Instruction: Write the listing out again, all of it, word for word.

Information provided:
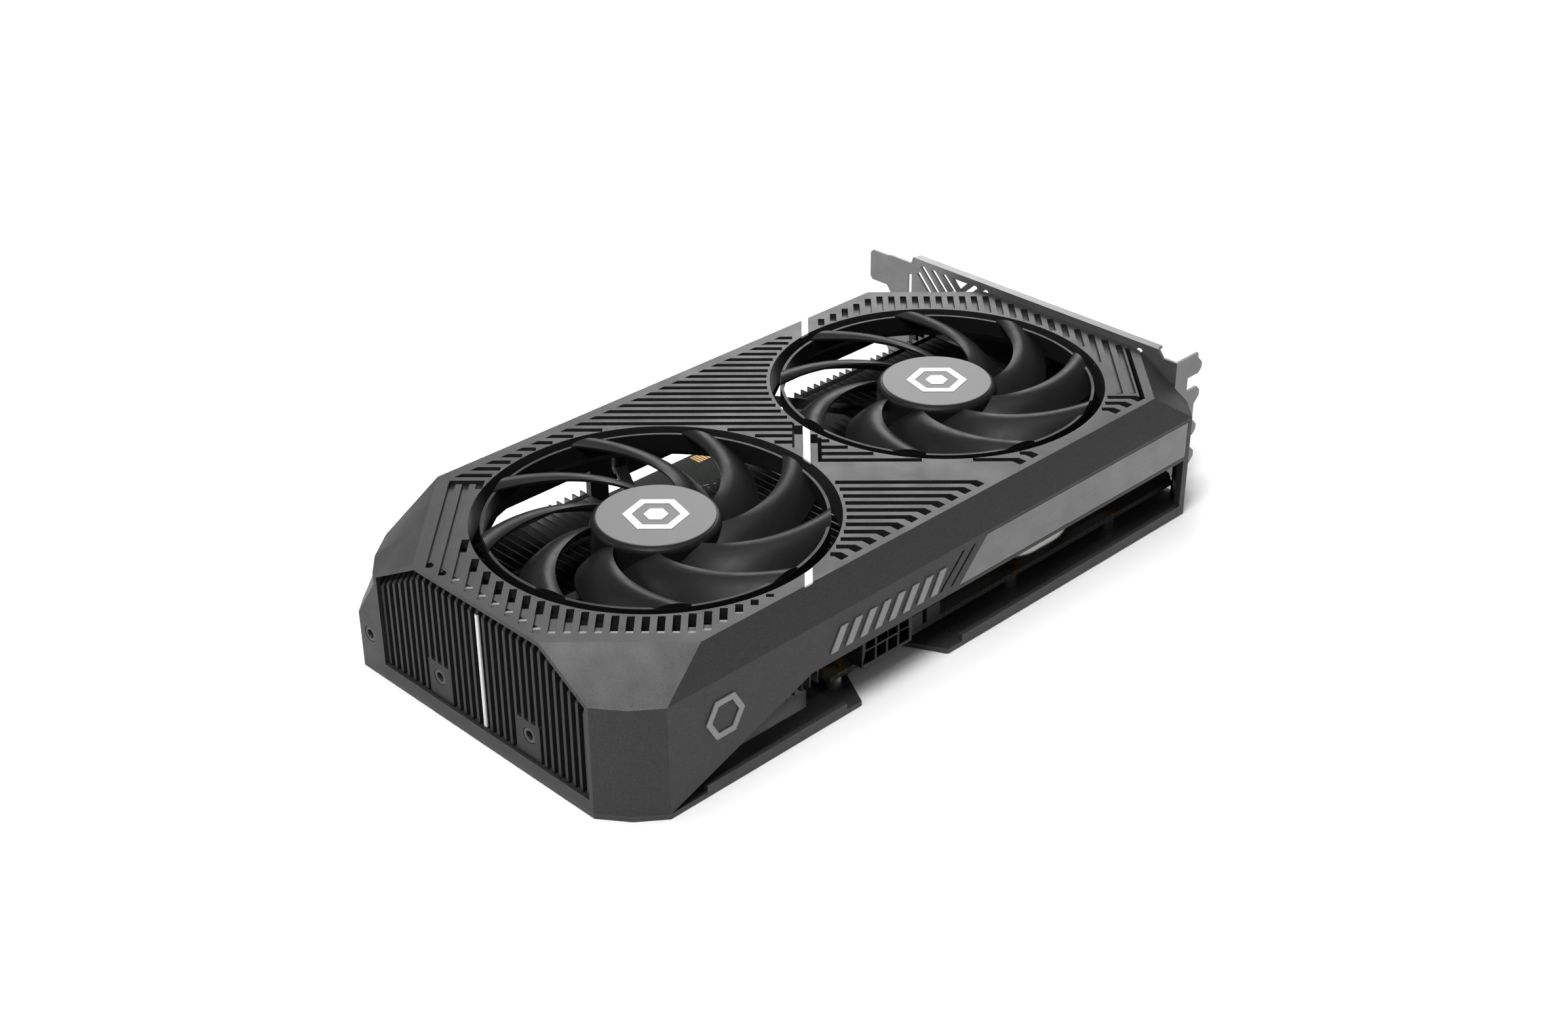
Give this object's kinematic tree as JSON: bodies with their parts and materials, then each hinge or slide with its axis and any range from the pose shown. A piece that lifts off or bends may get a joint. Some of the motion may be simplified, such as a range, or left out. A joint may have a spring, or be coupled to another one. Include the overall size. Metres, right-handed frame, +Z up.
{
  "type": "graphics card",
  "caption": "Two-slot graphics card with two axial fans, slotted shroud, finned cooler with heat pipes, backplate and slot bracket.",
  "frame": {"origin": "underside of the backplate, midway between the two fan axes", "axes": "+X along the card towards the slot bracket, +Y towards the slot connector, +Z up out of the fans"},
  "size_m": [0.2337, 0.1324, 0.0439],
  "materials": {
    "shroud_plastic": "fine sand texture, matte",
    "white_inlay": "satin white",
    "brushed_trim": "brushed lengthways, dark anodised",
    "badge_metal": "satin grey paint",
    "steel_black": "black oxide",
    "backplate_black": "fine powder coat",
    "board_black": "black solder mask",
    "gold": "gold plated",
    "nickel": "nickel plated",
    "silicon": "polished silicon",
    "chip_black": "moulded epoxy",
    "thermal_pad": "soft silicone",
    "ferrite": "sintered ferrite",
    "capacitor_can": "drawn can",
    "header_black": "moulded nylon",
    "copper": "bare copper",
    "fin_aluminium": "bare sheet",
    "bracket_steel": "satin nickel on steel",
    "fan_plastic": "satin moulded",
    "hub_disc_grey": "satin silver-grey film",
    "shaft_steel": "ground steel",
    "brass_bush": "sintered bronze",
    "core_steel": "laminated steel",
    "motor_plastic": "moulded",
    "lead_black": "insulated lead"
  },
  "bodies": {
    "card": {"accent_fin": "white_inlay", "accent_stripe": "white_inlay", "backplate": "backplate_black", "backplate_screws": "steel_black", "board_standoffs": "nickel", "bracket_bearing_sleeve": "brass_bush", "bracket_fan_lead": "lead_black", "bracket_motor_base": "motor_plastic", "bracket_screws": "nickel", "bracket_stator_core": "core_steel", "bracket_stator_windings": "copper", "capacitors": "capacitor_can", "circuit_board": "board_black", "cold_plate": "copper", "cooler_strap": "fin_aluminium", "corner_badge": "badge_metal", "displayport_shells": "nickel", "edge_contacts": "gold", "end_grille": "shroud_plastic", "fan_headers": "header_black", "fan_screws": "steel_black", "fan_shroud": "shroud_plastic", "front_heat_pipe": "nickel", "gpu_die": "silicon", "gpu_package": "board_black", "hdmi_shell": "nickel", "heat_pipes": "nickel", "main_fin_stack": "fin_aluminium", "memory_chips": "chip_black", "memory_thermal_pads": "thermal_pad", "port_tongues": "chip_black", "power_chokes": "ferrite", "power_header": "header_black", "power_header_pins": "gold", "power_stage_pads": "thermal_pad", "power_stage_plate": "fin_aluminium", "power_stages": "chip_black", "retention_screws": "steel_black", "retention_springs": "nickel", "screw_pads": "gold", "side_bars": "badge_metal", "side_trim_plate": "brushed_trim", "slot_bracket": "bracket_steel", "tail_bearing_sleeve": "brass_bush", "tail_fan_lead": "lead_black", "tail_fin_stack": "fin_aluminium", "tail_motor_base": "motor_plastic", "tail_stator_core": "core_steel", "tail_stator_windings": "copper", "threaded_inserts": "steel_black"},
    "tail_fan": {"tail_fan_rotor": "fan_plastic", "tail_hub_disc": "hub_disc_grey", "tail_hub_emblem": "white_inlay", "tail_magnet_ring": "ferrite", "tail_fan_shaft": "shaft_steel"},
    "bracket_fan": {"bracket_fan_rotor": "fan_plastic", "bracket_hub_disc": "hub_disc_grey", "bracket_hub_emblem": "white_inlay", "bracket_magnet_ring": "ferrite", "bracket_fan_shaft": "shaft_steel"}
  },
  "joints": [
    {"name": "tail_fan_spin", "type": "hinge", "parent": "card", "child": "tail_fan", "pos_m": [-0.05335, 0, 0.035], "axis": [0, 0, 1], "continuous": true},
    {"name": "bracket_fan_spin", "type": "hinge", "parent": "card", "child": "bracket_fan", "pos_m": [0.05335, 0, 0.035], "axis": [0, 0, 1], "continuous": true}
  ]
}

Reply:
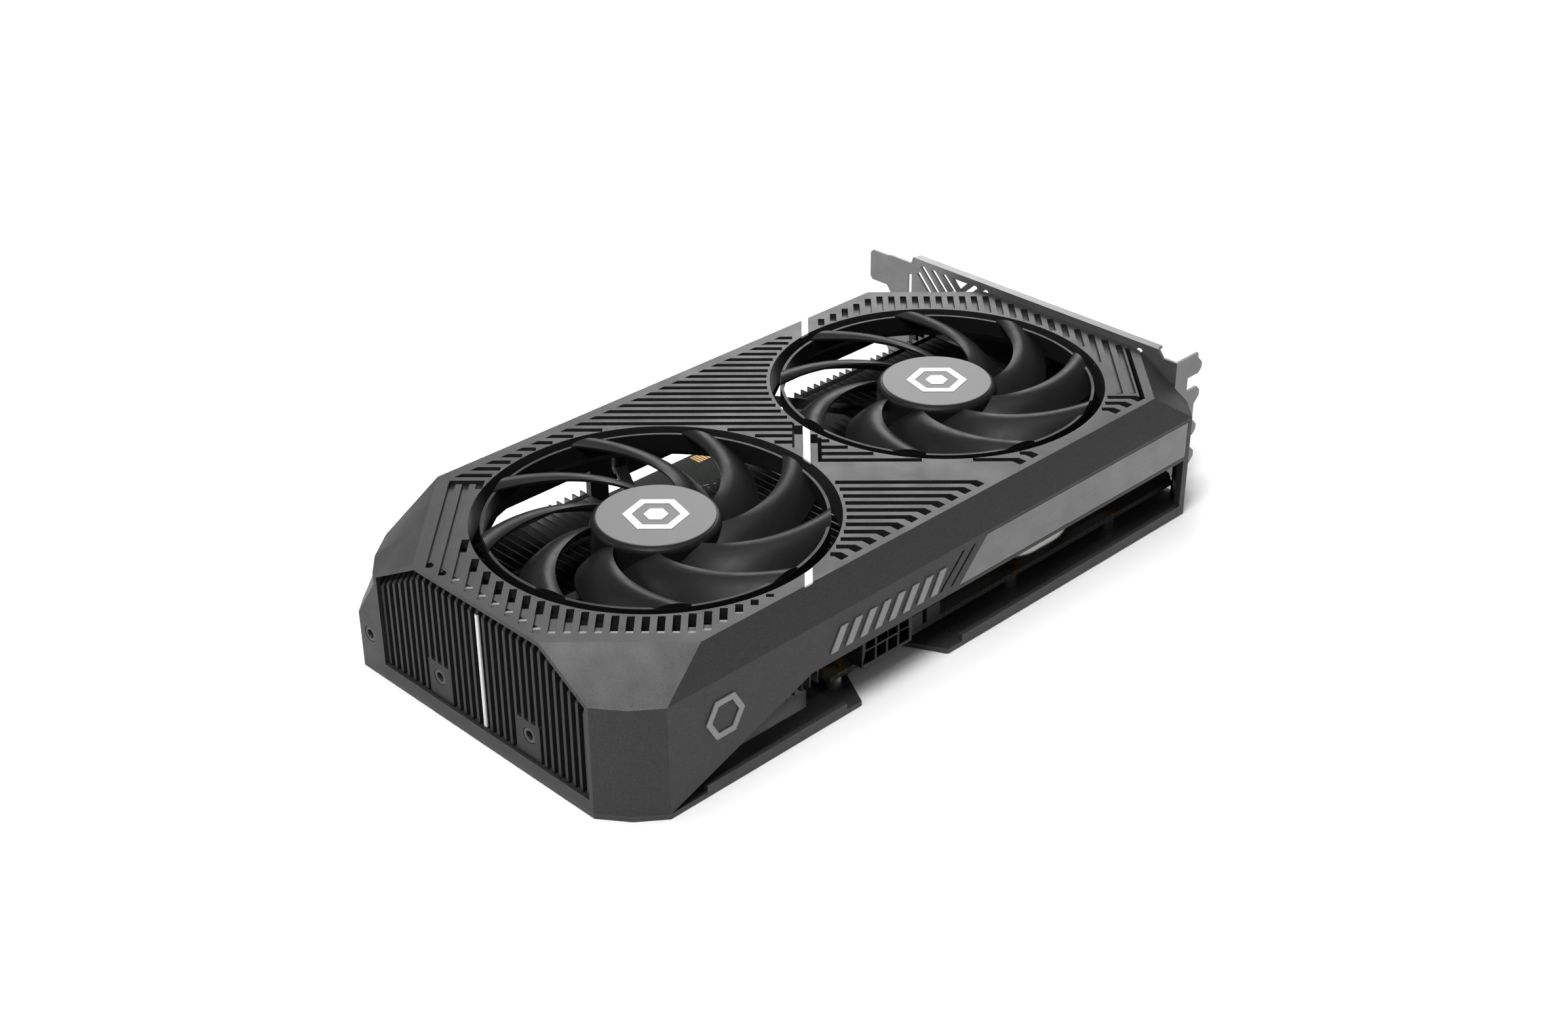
Give this object's kinematic tree as JSON: bodies with their parts and materials, then each hinge or slide with its axis and any range from the pose shown. A piece that lifts off or bends may get a joint. Some of the motion may be simplified, such as a range, or left out. A joint may have a spring, or be coupled to another one. Include the overall size. Metres, right-handed frame, +Z up.
{
  "type": "graphics card",
  "caption": "Two-slot graphics card with two axial fans, slotted shroud, finned cooler with heat pipes, backplate and slot bracket.",
  "frame": {"origin": "underside of the backplate, midway between the two fan axes", "axes": "+X along the card towards the slot bracket, +Y towards the slot connector, +Z up out of the fans"},
  "size_m": [0.2337, 0.1324, 0.0439],
  "materials": {
    "shroud_plastic": "fine sand texture, matte",
    "white_inlay": "satin white",
    "brushed_trim": "brushed lengthways, dark anodised",
    "badge_metal": "satin grey paint",
    "steel_black": "black oxide",
    "backplate_black": "fine powder coat",
    "board_black": "black solder mask",
    "gold": "gold plated",
    "nickel": "nickel plated",
    "silicon": "polished silicon",
    "chip_black": "moulded epoxy",
    "thermal_pad": "soft silicone",
    "ferrite": "sintered ferrite",
    "capacitor_can": "drawn can",
    "header_black": "moulded nylon",
    "copper": "bare copper",
    "fin_aluminium": "bare sheet",
    "bracket_steel": "satin nickel on steel",
    "fan_plastic": "satin moulded",
    "hub_disc_grey": "satin silver-grey film",
    "shaft_steel": "ground steel",
    "brass_bush": "sintered bronze",
    "core_steel": "laminated steel",
    "motor_plastic": "moulded",
    "lead_black": "insulated lead"
  },
  "bodies": {
    "card": {"accent_fin": "white_inlay", "accent_stripe": "white_inlay", "backplate": "backplate_black", "backplate_screws": "steel_black", "board_standoffs": "nickel", "bracket_bearing_sleeve": "brass_bush", "bracket_fan_lead": "lead_black", "bracket_motor_base": "motor_plastic", "bracket_screws": "nickel", "bracket_stator_core": "core_steel", "bracket_stator_windings": "copper", "capacitors": "capacitor_can", "circuit_board": "board_black", "cold_plate": "copper", "cooler_strap": "fin_aluminium", "corner_badge": "badge_metal", "displayport_shells": "nickel", "edge_contacts": "gold", "end_grille": "shroud_plastic", "fan_headers": "header_black", "fan_screws": "steel_black", "fan_shroud": "shroud_plastic", "front_heat_pipe": "nickel", "gpu_die": "silicon", "gpu_package": "board_black", "hdmi_shell": "nickel", "heat_pipes": "nickel", "main_fin_stack": "fin_aluminium", "memory_chips": "chip_black", "memory_thermal_pads": "thermal_pad", "port_tongues": "chip_black", "power_chokes": "ferrite", "power_header": "header_black", "power_header_pins": "gold", "power_stage_pads": "thermal_pad", "power_stage_plate": "fin_aluminium", "power_stages": "chip_black", "retention_screws": "steel_black", "retention_springs": "nickel", "screw_pads": "gold", "side_bars": "badge_metal", "side_trim_plate": "brushed_trim", "slot_bracket": "bracket_steel", "tail_bearing_sleeve": "brass_bush", "tail_fan_lead": "lead_black", "tail_fin_stack": "fin_aluminium", "tail_motor_base": "motor_plastic", "tail_stator_core": "core_steel", "tail_stator_windings": "copper", "threaded_inserts": "steel_black"},
    "tail_fan": {"tail_fan_rotor": "fan_plastic", "tail_hub_disc": "hub_disc_grey", "tail_hub_emblem": "white_inlay", "tail_magnet_ring": "ferrite", "tail_fan_shaft": "shaft_steel"},
    "bracket_fan": {"bracket_fan_rotor": "fan_plastic", "bracket_hub_disc": "hub_disc_grey", "bracket_hub_emblem": "white_inlay", "bracket_magnet_ring": "ferrite", "bracket_fan_shaft": "shaft_steel"}
  },
  "joints": [
    {"name": "tail_fan_spin", "type": "hinge", "parent": "card", "child": "tail_fan", "pos_m": [-0.05335, 0, 0.035], "axis": [0, 0, 1], "continuous": true},
    {"name": "bracket_fan_spin", "type": "hinge", "parent": "card", "child": "bracket_fan", "pos_m": [0.05335, 0, 0.035], "axis": [0, 0, 1], "continuous": true}
  ]
}